Caríssimos governantes desde belo país,

Ao longo dos últimos meses tenho-vos defendido, mesmo em situações algo controversas. Ao longo da minha vida profissional tenho gerido algumas crises graves e sei que é um trabalho que exige lidar com o desconhecido, que exige encontrar soluções num piscar de olhos e acarreta estar constantemente na mira de muita gente que gosta de opinar e que crê que o sabe fazer melhor. É um trabalho solitário e altamente stressante. É um trabalho que dá azos a erros de decisão. Erros, que normalmente compreendo e aceito. Vacilei na altura em que foi tomada a decisão de aligeirar as medidas na época de Natal, num país de emigrantes e com tendências a fazer jantaradas como deve ser. E, mesmo assim, não me juntei ao clube dos críticos que cantaram do alto das suas torres de marfim.
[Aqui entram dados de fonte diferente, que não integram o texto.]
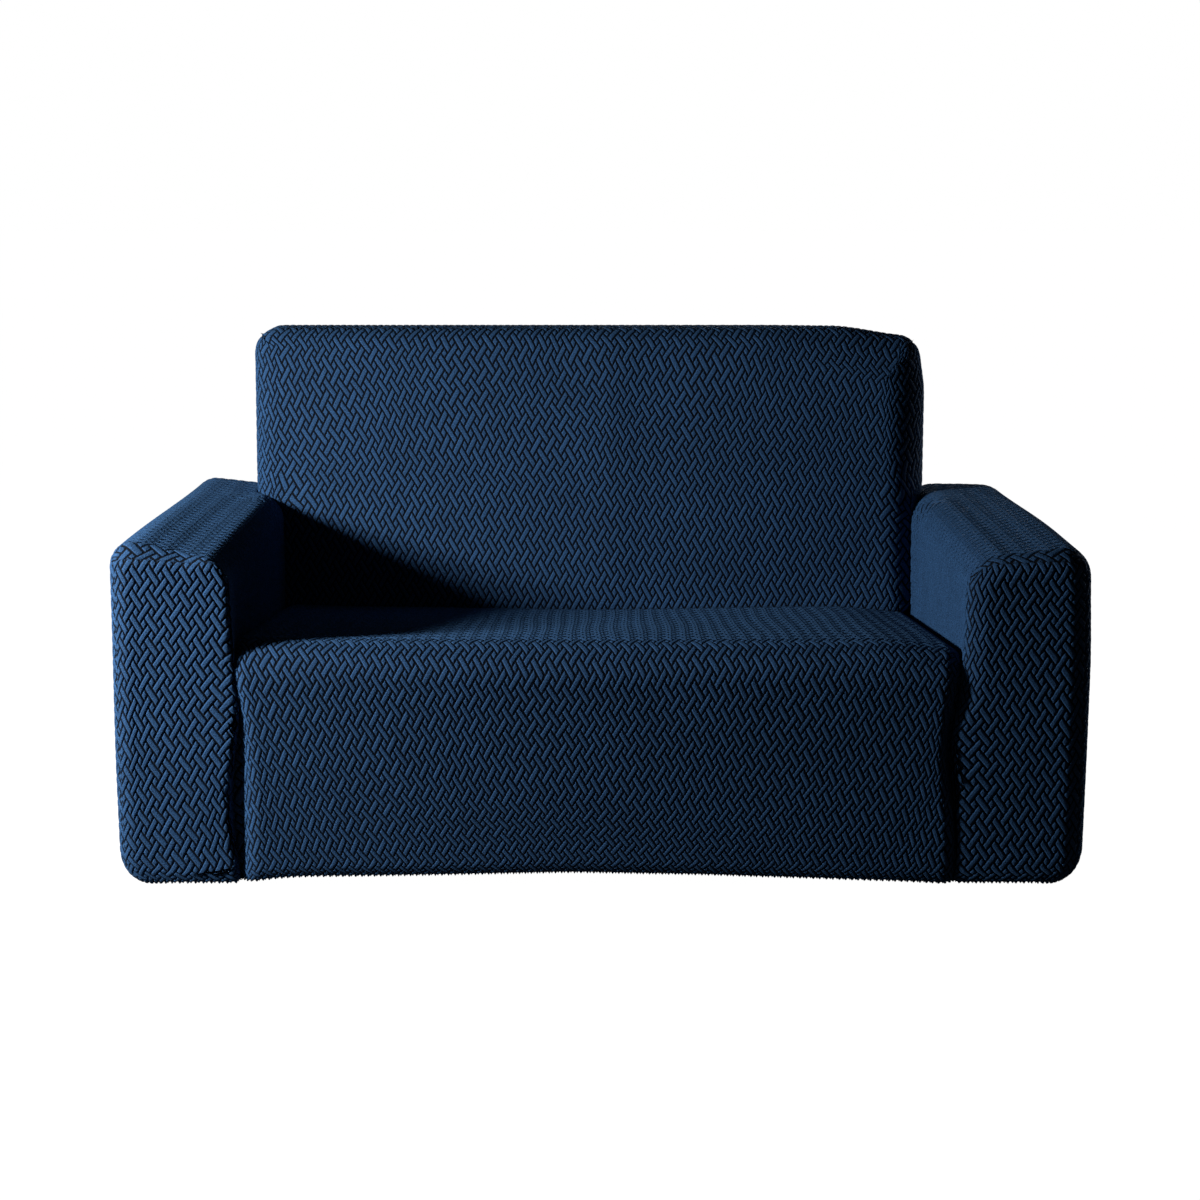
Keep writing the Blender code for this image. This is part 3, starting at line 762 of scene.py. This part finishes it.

Mas agora foi demais. Então mandaram 26 profissionais de saúde militares alemães para um dos hospitais privados mais luxuosos deste país? Pessoas que já viram guerra, estão acostumadas a trabalhar em situações extremas e que vieram para cá para enfrentar uma situação que no resto do mundo é considerada catastrófica. Catastrófica, ao ponto de amigos meus, americanos, perguntarem como nos estamos a aguentar e a enviarem votos de esperança.

Eu sou alemã, mas tirando uma estada de quatro anos nos EUA, vivo em Portugal desde os 13 anos. O meu irmão mais novo nasceu prematuro num hospital do Porto e o médico da minha mãe, na Alemanha, considerou a sobrevivência do bebé um milagre. Outro irmão meu teve uma doença de sangue tão grave, que não foi identificada noutro país europeu, mas que em Portugal foi possível tratar.

A minha filha, por outro lado, nasceu no Hospital da Luz de Lisboa e foi inegavelmente uma experiência fantástica. Parece mais um hotel do que um hospital. Mas, para todos os efeitos, trata-se de um hospital, cuja principal missão é proporcionar um atendimento diferente e, não nos podemos esquecer, fazer dinheiro. Não representa a realidade em Portugal. E os casos urgentes não vão aí parar. Quando tive uma situação de urgência no oitavo mês da gravidez, às duas da manhã de uma sexta-feira invernosa, também não foi aí que fui parar. Fui internada no Hospital de Cascais. O mesmo hospital que, na semana passada, saiu numa reportagem da CNN como um dos exemplos dos hospitais do Serviço Nacional de Saúde que está no limite da sua capacidade. Na altura, e enquanto estava à espera da minha vez, conheci uma jovem grávida de cinco meses que se encontrava tão subnutrida que estava em risco de perder o bebé. Ao lado, outra senhora que tinha sido agredida pelo marido e não sabia se o feto ainda estava vivo. E os enfermeiros e médicos, cansados  às duas manhã de uma noite que parecia não ter fim, trataram todos esses pacientes como se fossem únicos no mundo. Esse hospital público não tem luxos, as camas são estreitas e algumas vezes parece que voltámos aos anos 90, mas digo, com toda a sinceridade, ainda bem que fui lá parar. Eu troco mil luxos pela qualidade e empatia do pessoal de saúde que me tratou. Porque a empatia e a qualidade do pessoal de saúde do nosso país são quase imbatíveis. Que muitos hospitais públicos sejam algo antiquados, não muda esse facto. E o estado ao que chegámos nesse momento não é certamente culpa deles. É culpa de quem foi demasiado arrogante e achou que não era necessário de preparar-se melhor para uma segunda vaga só porque conseguiu superar a primeira vaga com distinção. É culpa de quem não soube admitir que precisava de ajuda mais cedo.

Quando vos estendem uma mão, aceitem a ajuda e aproveitem-na da melhor forma. Não sejam orgulhosos, ao ponto de desperdiçarem recursos só para tentar esconder as vossas fraquezas. O que está em causa são vidas humanas e não há nada no mundo que justifique o desperdício de uma única.